Participation rates in follow-up feedback.
Manager behavior changes employees can actually see.
Retention trends in teams that were under strain.
Quality of cross-functional communication after the event.
One more useful measure is simple. Ask employees 60 to 90 days later: “Did the company follow through on what it said at the retreat?” That answer tells you a lot.
Who should consider a repair-retreat right now
Not every company needs one. But many do.
This format is especially useful if your team has recently gone through layoffs, restructuring, leadership changes, culture backlash, hybrid work tension, or a failed offsite that left people more cynical than before.

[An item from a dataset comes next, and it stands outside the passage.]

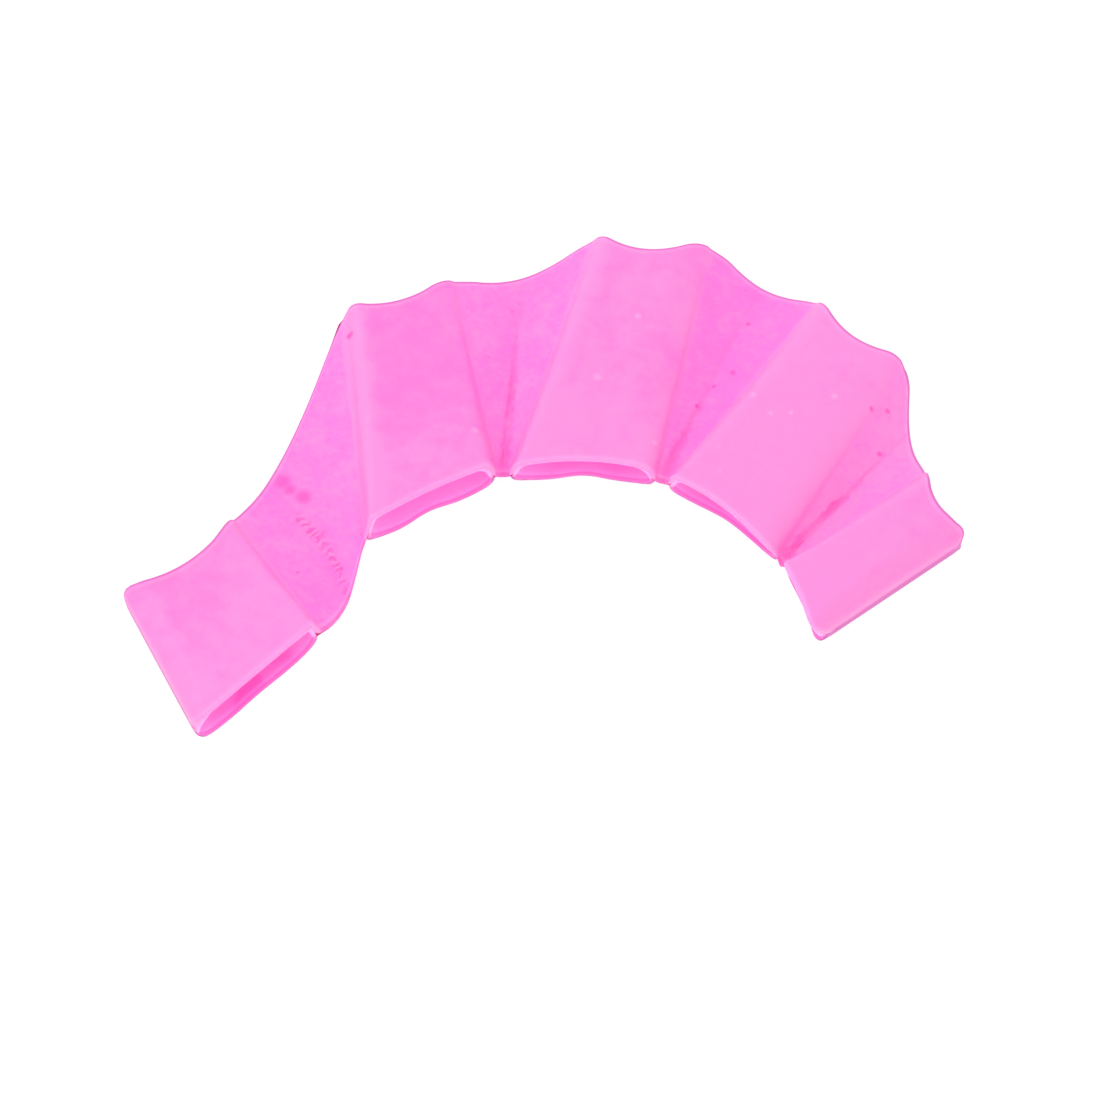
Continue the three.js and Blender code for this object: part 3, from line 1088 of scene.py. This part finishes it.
@dataclass(frozen=True)
class Silicone:
    """Soft pink silicone, a little see-through, with painted shade in its folds, pits and
    hollows, painted highlights on its rims, nubs and left shoulders, and a painted glow in its
    hollows.

    The pairs of numbers by_web are for a sleeve and for a web. The runs are millimetres from
    a mouth or a root, and the widths are millimetres from a fold. The breaks are where the
    noise starts and ends to let a mark show, and how much of it shows there. flaw_middle is
    the full part of a flaw, as a share of its radius.
    """

    plain: Colour = (1.0, 0.17, 0.57)
    pale: Colour = (1.0, 0.25, 0.615)
    # the stains' own colour, and painted shade in creases, gathers and pits
    stain_and_shade: Colour = (1.0, 0.1, 0.52)
    # painted shade deep in the hollows
    shade: Colour = (1.0, 0.05, 0.38)
    # the thin line of painted shade round the outline
    edge: Colour = (0.48, 0.09, 0.38)
    # painted light that lifts the shade in the groove where a web meets a sleeve
    groove: Colour = (1.0, 0.23, 0.7)
    web: Colour = (1.0, 0.17, 0.62)
    inside: Colour = (1.0, 0.31, 0.56)
    # painted highlight on the rims, the gathers and the nubs
    light: Colour = (1.0, 0.4, 0.72)
    # colour of the painted glow in the hollows and along the outline
    glow: Colour = (1.0, 0.14, 0.53)
    roughness: float = 0.42
    specular: float = 0.4
    scatter: float = 0.6
    scatter_depth: float = 3.0
    scatter_colours: Colour = (1.0, 0.3, 0.6)
    # painted light: how much the hollows and the outline's line glow
    hollow_glow: float = 0.45
    line_glow: float = 0.12
    mottle: Noise = Noise(70.0, 3.0, 0.9)
    fine: Noise = Noise(260.0, 3.0, 1.0)
    grain: Noise = Noise(700.0, 2.0)
    grain_by_web: tuple[float, float] = (0.25, 0.9)
    mouth_run: tuple[float, float] = (2.0, 26.0)
    mouth_tone: float = 0.35
    crease_ragged: Noise = Noise(380.0, 3.0, 3.4)
    crease_width: tuple[float, float] = (0.1, 1.1)
    crease_gaps: Noise = Noise(110.0, 1.0)
    crease_breaks: tuple[float, ...] = (0.35, 0.6, 0.25, 1.0)
    crease_run: tuple[float, ...] = (16.0, 44.0, 1.0, 0.25)
    crease_amount: float = 0.7
    gather_stray: Noise = Noise(260.0, 2.0)
    gather_sway: float = 5.0
    gather_slant: float = 0.55
    gather_jitter: float = 4.0
    gather_turns: float = 3.3
    gather_width: tuple[float, float] = (0.5, 1.8)
    gather_run: tuple[float, float] = (22.0, 26.0)
    gather_gaps: Noise = Noise(320.0, 1.0)
    patches: Noise = Noise(90.0, 1.0)
    breaks: tuple[float, ...] = (0.4, 0.55, 0.55, 1.0)
    flaw_middle: float = 0.2
    stain_amount: float = 0.95
    glint_amount: float = 0.5
    gather_glint: float = -0.6
    groove_amount: float = 0.35
    band_amount: float = 0.4
    line_amount: float = 0.9
    skin: Noise = Noise(900.0, 3.0)
    skin_by_web: tuple[float, float] = (0.15, 0.4)
    bump_strength: float = 0.6
    bump_depth: float = 0.3

    def build(self) -> bpy.types.Material:
        """Builds the material's nodes."""
        material = bpy.data.materials.new("pink silicone")
        material.use_nodes = True
        nodes = Nodes(material.node_tree)
        flaws = {kind: self.marks(nodes, kind) for kind in Mark}
        signs = Signs(flaws, self.crinkle(nodes), self.crease_line(nodes))
        # Painted light: a glow in the hollows and along the outline's line
        in_line = nodes.times(nodes.attribute("line"), self.line_glow)
        in_hollow = nodes.change("hollow", 0.0, self.hollow_glow)
        shader = material.node_tree.nodes["Principled BSDF"]
        shader.inputs["Subsurface Radius"].default_value = self.scatter_colours
        values = {
            "Base Color": self.tinted(nodes, signs),
            "Roughness": self.roughness,
            "Specular IOR Level": self.specular,
            "Subsurface Scale": self.scatter_depth * MM,
            "Subsurface Weight": nodes.change("line", self.scatter, 0.0),
            "Emission Color": self.glow,
            "Emission Strength": nodes.maths("MAXIMUM", in_hollow, in_line),
            "Normal": self.relief(nodes, signs),
        }
        for key, value in values.items():
            nodes.feed(value, shader.inputs[key])
        return material

    def crease_line(self, nodes: Nodes) -> Socket:
        """The sharp, ragged line of painted shade at the bottom of a web's fold, from 0 to 1."""
        across = nodes.maths("ADD", nodes.attribute("fold"), nodes.uneven(self.crease_ragged))
        line = nodes.ramp(nodes.maths("ABSOLUTE", across), *self.crease_width, 1.0, 0.0)
        broken = nodes.ramp(nodes.noise(self.crease_gaps), *self.crease_breaks)
        fading = nodes.ramp(nodes.attribute("along"), *self.crease_run)
        return nodes.times(line, broken, fading, nodes.attribute("crease"))

    def crinkle(self, nodes: Nodes) -> Socket:
        """The row of small gathers along a wide fold, from -1 to 1, and 0 away from it.
        In colour, above 0 is painted shade and below 0 a painted highlight.
        """
        along = nodes.attribute("along")
        stray = nodes.uneven(self.gather_stray)
        sway = nodes.times(stray, self.gather_sway)
        across = nodes.maths("ADD", nodes.attribute("fold"), sway)
        slant = nodes.times(across, self.gather_slant)
        slant = nodes.maths("ADD", along, slant, nodes.times(stray, self.gather_jitter))
        wave = nodes.maths("SINE", nodes.times(slant, self.gather_turns))
        near = nodes.ramp(nodes.maths("ABSOLUTE", across), *self.gather_width, 1.0, 0.0)
        here = nodes.ramp(along, *self.gather_run, 1.0, 0.0)
        broken = nodes.ramp(nodes.noise(self.gather_gaps), *self.breaks)
        row = nodes.times(near, here, broken, nodes.attribute("gather"))
        return nodes.times(wave, row)

    def tinted(self, nodes: Nodes, signs: Signs) -> Socket:
        """The colour: paler and deeper rubber, stains, painted shade and highlights, and a thin
        line of painted shade at the outline.

        Args:
            nodes: The node tree.
            signs: What marks the rubber.

        Returns:
            The colour.
        """
        grain = nodes.times(nodes.uneven(self.grain), nodes.change("web", *self.grain_by_web))
        mouth = nodes.ramp(nodes.attribute("along"), *self.mouth_run, self.mouth_tone, 0.0)
        mouth = nodes.times(mouth, nodes.change("web", 1.0, 0.0))
        mottle = nodes.maths("ADD", nodes.uneven(self.mottle), nodes.uneven(self.fine))
        tone = nodes.maths("ADD", nodes.attribute("tone"), mottle, mouth, grain)
        tone = nodes.ramp(tone, 0.0, 1.0)
        sleeve = nodes.tint(self.plain, self.pale, tone)
        web = nodes.tint(self.web, self.pale, tone)
        # The webs' own colour, also laid on the sleeves' shoulder slopes as the colour of their
        # painted shade
        thin = nodes.maths("MAXIMUM", nodes.attribute("web"), nodes.attribute("shoulder"))
        marks = nodes.maths(
            "MAXIMUM",
            nodes.times(signs.crease, self.crease_amount),
            signs.gathers,
            signs.flaws[Mark.PIT],
            nodes.times(signs.flaws[Mark.STAIN], self.stain_amount),
        )
        # Painted highlights on the gathers and the nubs
        glints = nodes.times(signs.gathers, self.gather_glint)
        glints = nodes.maths("MAXIMUM", glints, signs.flaws[Mark.NUB], 0.0)
        # Patches of painted shade in the hollows
        dark = nodes.ramp(nodes.noise(self.patches), *self.breaks)
        layers = (
            # painted shade in creases, gathers and pits, and the stains' own colour
            (self.stain_and_shade, marks),
            (self.light, nodes.times(glints, self.glint_amount)),
            (self.inside, nodes.attribute("hollow")),
            # painted shade in the hollows, away from the ends of a mouth
            (self.shade, nodes.times(nodes.attribute("depth"), dark)),
            # painted light in the grooves, against their shade
            (self.groove, nodes.times(nodes.attribute("seam"), self.groove_amount)),
            # painted highlight along the rounded rims and the mouths' upper lips
            (self.light, nodes.times(nodes.attribute("band"), self.band_amount)),
            # painted shade along the outline, where a rounded edge turns under
            (self.edge, nodes.times(nodes.attribute("line"), self.line_amount)),
        )
        colour = nodes.tint(sleeve, web, thin)
        for over, amount in layers:
            colour = nodes.tint(colour, over, amount)
        return colour

    def marks(self, nodes: Nodes, kind: Mark) -> Socket:
        """The flaws of one kind: those of the table, and smaller ones at random.

        Args:
            nodes: The node tree.
            kind: The kind of flaw.

        Returns:
            1 in the middle of a flaw, falling to 0 at its edge.
        """
        spread = nodes.spots(SCATTER[kind])
        if kind is Mark.PIT:
            spread = nodes.times(spread, nodes.attribute("web"))
        flat = nodes.vector("MULTIPLY", nodes.place, (1.0, 1.0, 0.0), "Vector")
        for x, y, radius in (row[1:] for row in MARKS if row[0] is kind):
            far = nodes.vector("DISTANCE", flat, (x * MM, y * MM, 0.0), "Value")
            spot = nodes.ramp(far, self.flaw_middle * radius * MM, radius * MM, 1.0, 0.0)
            spread = nodes.maths("MAXIMUM", spread, spot)
        return nodes.times(spread, nodes.change("hollow", 1.0, 0.0))

    def relief(self, nodes: Nodes, signs: Signs) -> Socket:
        """The skin: fine grain, stronger on the webs, with pits, gathers and low bumps.

        Args:
            nodes: The node tree.
            signs: What marks the rubber.

        Returns:
            The bumped normal.
        """
        grain = nodes.change("web", *self.skin_by_web)
        height = nodes.times(nodes.noise(self.skin), grain)
        height = nodes.maths("SUBTRACT", height, signs.flaws[Mark.PIT])
        height = nodes.maths("ADD", height, signs.flaws[Mark.NUB])
        height = nodes.maths("SUBTRACT", height, signs.gathers, signs.crease)
        bump = nodes.tree.nodes.new("ShaderNodeBump")
        bump.inputs["Strength"].default_value = self.bump_strength
        bump.inputs["Distance"].default_value = self.bump_depth * MM
        nodes.feed(height, bump.inputs["Height"])
        return bump.outputs["Normal"]


@dataclass(frozen=True)
class Studio:
    """The pale table, the soft light from the upper left, and the camera above the table.

    The lengths of the lens, the sensor and the target are millimetres, and those of the table
    and the lamp are metres. half_frame is half the photo's width in its pixels.
    """

    elevation: float = 58.0
    lens: float = 100.0
    sensor: float = 36.0
    half_frame: float = 550.0
    pixels_per_mm: float = 4.781
    target: tuple[float, float, float] = (0.783, -16.48, 0.0)
    table_side: float = 4.0
    table_colour: Colour = (0.12, 0.12, 0.12)
    table_glow: float = 0.93
    table_roughness: float = 0.9
    sky: float = 1.15
    key_watts: float = 1.2
    key_size: float = 0.5
    key_place: tuple[float, float, float] = (-0.5, 0.35, 0.55)

    def build(self) -> None:
        """Sets up the table, the light and the camera."""
        self.add_table()
        self.add_light()
        self.add_camera()

    def add_table(self) -> None:
        """Adds a wide plain table top, lit mostly from within, so that it shows no shadow."""
        side = self.table_side
        corners = [(-side, -side, 0), (side, -side, 0), (side, side, 0), (-side, side, 0)]
        data = bpy.data.meshes.new("table")
        data.from_pydata(corners, [], [(0, 1, 2, 3)])
        table = bpy.data.objects.new("table", data)
        bpy.context.scene.collection.objects.link(table)
        material = bpy.data.materials.new("white table")
        material.use_nodes = True
        shader = material.node_tree.nodes["Principled BSDF"]
        shader.inputs["Base Color"].default_value = (*self.table_colour, 1.0)
        shader.inputs["Roughness"].default_value = self.table_roughness
        shader.inputs["Specular IOR Level"].default_value = 0.0
        shader.inputs["Emission Color"].default_value = (1.0, 1.0, 1.0, 1.0)
        shader.inputs["Emission Strength"].default_value = self.table_glow
        data.materials.append(material)

    def add_light(self) -> None:
        """Adds an even white sky and one large soft lamp behind the glove on the left."""
        world = bpy.data.worlds.new("studio")
        world.use_nodes = True
        background = world.node_tree.nodes["Background"]
        background.inputs["Color"].default_value = (1.0, 1.0, 1.0, 1.0)
        background.inputs["Strength"].default_value = self.sky
        bpy.context.scene.world = world
        lamp = bpy.data.lights.new("key", "AREA")
        lamp.shape = "DISK"
        lamp.size = self.key_size
        lamp.energy = self.key_watts
        key = bpy.data.objects.new("key", lamp)
        key.location = Vector(self.key_place)
        key.rotation_euler = (-key.location).to_track_quat("-Z", "Y").to_euler()
        bpy.context.scene.collection.objects.link(key)

    def add_camera(self) -> None:
        """Adds the camera in front of the glove, looking down at it at the photo's angle."""
        half = self.sensor / 2 / self.lens
        distance = self.half_frame / self.pixels_per_mm / half
        angle = math.radians(self.elevation)
        back = Vector((0.0, -math.cos(angle), math.sin(angle)))
        data = bpy.data.cameras.new("camera")
        data.lens = self.lens
        data.sensor_width = self.sensor
        camera = bpy.data.objects.new("camera", data)
        camera.location = (Vector(self.target) + back * distance) * MM
        camera.rotation_euler = (-back).to_track_quat("-Z", "Y").to_euler()
        bpy.context.scene.collection.objects.link(camera)
        bpy.context.scene.camera = camera


def main() -> None:
    """Builds the glove and its studio, and notes how many faces the glove has."""
    logging.basicConfig(level=logging.INFO, format="%(message)s")
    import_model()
    bpy.context.scene.view_settings.view_transform = "Standard"
    glove = Glove(Mould()).build("silicone_glove")
    glove.data.materials.append(Silicone().build())
    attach(glove, "root")
    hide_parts("webbed_glove")
    LOG.info("silicone glove: %d faces", len(glove.data.polygons))
    Studio().build()
    LOG.info("studio: table, light and camera")


if __name__ == "__main__":
    main()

If you can feel the trust problem but nobody can quite say it in meetings, that is often the sign.
At a Glance: Comparison
| Feature/Aspect | Details | Verdict |
|---|---|---|
| Traditional offsite | Focuses on strategy, presentations, and surface-level bonding, often without addressing recent tension or distrust. | Fine for stable teams. Weak for damaged trust. |
| Repair-retreat format | Uses pre-work, guided dialogue, facilitation, and written commitments to address real fractures directly. | Best option for corporate retreat trust rebuilding. |
| Post-event accountability | Traditional retreats often stop at recap slides. Repair-retreats build in owners, timelines, and progress check-ins. | Essential if you want staff to believe the event mattered. |
Conclusion
Employees are not asking for perfection. They are asking for honesty, follow-through, and a reason to believe the company means what it says. That is why the repair-retreat idea matters right now. Planners are under pressure to justify big budgets, and staff are openly skeptical of anything that smells like performative culture. A repair-retreat meets the moment because it admits the last few years caused harm, turns anonymous grumbling into guided dialogue, and ends with written commitments people can measure. For culture-minded operators, that is the difference between hosting another glossy offsite and creating a credible intervention that can improve retention, engagement, and psychological safety. If trust is the real problem, then fixing trust should be the agenda.